:: Task objective ::
Every line from the first one to the line containing "fit_gap = 0.3; // [0.2:0.05:0.4]" should be echoed exactly; leave out the rest.

:: Recorded data ::

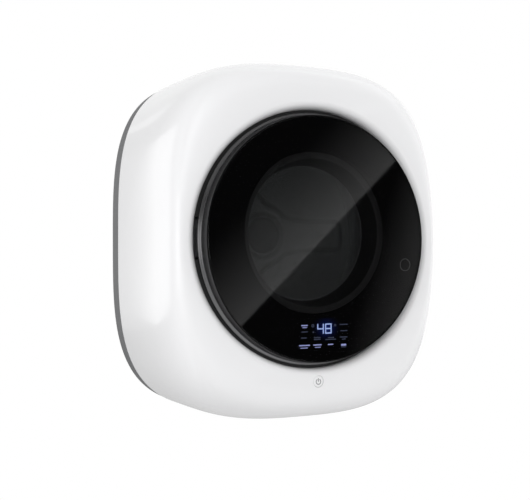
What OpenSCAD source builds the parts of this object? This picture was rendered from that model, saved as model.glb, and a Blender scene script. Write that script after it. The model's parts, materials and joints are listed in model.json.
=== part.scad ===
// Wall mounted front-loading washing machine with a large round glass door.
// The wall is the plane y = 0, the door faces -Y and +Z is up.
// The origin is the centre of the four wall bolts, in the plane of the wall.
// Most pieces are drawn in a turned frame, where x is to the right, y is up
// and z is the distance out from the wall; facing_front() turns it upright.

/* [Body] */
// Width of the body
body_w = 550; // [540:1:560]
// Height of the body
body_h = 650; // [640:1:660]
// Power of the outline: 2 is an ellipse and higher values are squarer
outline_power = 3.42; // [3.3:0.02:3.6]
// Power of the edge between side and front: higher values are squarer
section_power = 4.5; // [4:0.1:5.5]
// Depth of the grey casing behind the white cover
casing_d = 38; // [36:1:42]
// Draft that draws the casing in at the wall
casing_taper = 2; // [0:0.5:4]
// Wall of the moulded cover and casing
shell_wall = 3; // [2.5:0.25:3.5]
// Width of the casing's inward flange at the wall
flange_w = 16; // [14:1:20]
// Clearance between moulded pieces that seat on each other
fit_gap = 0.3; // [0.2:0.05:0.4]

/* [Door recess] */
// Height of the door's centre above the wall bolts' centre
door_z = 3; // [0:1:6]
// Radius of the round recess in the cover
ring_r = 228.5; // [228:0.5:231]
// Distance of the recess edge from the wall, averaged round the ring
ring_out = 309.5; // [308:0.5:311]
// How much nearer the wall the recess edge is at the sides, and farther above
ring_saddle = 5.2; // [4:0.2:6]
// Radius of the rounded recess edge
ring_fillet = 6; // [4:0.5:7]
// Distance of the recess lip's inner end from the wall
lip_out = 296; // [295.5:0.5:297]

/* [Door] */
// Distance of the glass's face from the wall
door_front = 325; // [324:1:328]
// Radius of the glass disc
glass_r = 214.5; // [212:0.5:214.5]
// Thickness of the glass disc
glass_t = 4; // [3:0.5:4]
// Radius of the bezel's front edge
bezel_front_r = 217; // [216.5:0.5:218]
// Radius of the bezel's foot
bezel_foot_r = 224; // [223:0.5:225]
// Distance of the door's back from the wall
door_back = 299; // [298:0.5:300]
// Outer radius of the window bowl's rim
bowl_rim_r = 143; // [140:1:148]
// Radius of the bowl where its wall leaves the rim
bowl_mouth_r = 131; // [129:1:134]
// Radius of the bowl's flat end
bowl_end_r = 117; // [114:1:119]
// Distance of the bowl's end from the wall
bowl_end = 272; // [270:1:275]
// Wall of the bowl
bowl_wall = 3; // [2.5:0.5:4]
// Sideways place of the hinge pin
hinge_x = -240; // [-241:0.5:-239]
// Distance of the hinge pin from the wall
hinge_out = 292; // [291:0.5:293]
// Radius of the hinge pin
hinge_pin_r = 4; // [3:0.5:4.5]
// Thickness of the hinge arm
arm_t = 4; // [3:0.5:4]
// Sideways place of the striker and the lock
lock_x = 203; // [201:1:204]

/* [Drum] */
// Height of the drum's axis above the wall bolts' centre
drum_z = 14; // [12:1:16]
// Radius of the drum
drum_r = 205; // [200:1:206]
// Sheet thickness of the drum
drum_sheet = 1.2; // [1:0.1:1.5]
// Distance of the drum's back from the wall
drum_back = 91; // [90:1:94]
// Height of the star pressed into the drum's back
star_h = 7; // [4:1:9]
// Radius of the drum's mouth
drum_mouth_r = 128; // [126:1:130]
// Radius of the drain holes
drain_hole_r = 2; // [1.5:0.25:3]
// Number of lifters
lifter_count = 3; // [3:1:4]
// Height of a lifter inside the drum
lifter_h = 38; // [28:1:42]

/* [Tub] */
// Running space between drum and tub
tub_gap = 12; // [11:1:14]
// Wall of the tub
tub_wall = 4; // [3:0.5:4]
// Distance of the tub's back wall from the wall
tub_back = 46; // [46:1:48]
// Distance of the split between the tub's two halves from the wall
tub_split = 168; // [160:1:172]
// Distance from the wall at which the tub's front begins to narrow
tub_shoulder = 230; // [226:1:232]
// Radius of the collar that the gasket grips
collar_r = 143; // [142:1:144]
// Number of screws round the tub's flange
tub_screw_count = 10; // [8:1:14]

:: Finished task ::
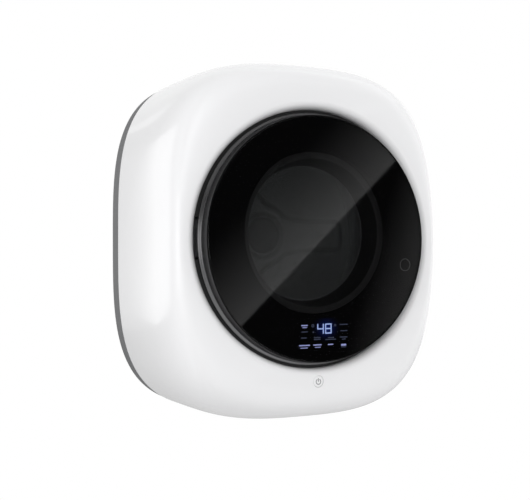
What OpenSCAD source builds the parts of this object? This picture was rendered from that model, saved as model.glb, and a Blender scene script. Write that script after it. The model's parts, materials and joints are listed in model.json.
=== part.scad ===
// Wall mounted front-loading washing machine with a large round glass door.
// The wall is the plane y = 0, the door faces -Y and +Z is up.
// The origin is the centre of the four wall bolts, in the plane of the wall.
// Most pieces are drawn in a turned frame, where x is to the right, y is up
// and z is the distance out from the wall; facing_front() turns it upright.

/* [Body] */
// Width of the body
body_w = 550; // [540:1:560]
// Height of the body
body_h = 650; // [640:1:660]
// Power of the outline: 2 is an ellipse and higher values are squarer
outline_power = 3.42; // [3.3:0.02:3.6]
// Power of the edge between side and front: higher values are squarer
section_power = 4.5; // [4:0.1:5.5]
// Depth of the grey casing behind the white cover
casing_d = 38; // [36:1:42]
// Draft that draws the casing in at the wall
casing_taper = 2; // [0:0.5:4]
// Wall of the moulded cover and casing
shell_wall = 3; // [2.5:0.25:3.5]
// Width of the casing's inward flange at the wall
flange_w = 16; // [14:1:20]
// Clearance between moulded pieces that seat on each other
fit_gap = 0.3; // [0.2:0.05:0.4]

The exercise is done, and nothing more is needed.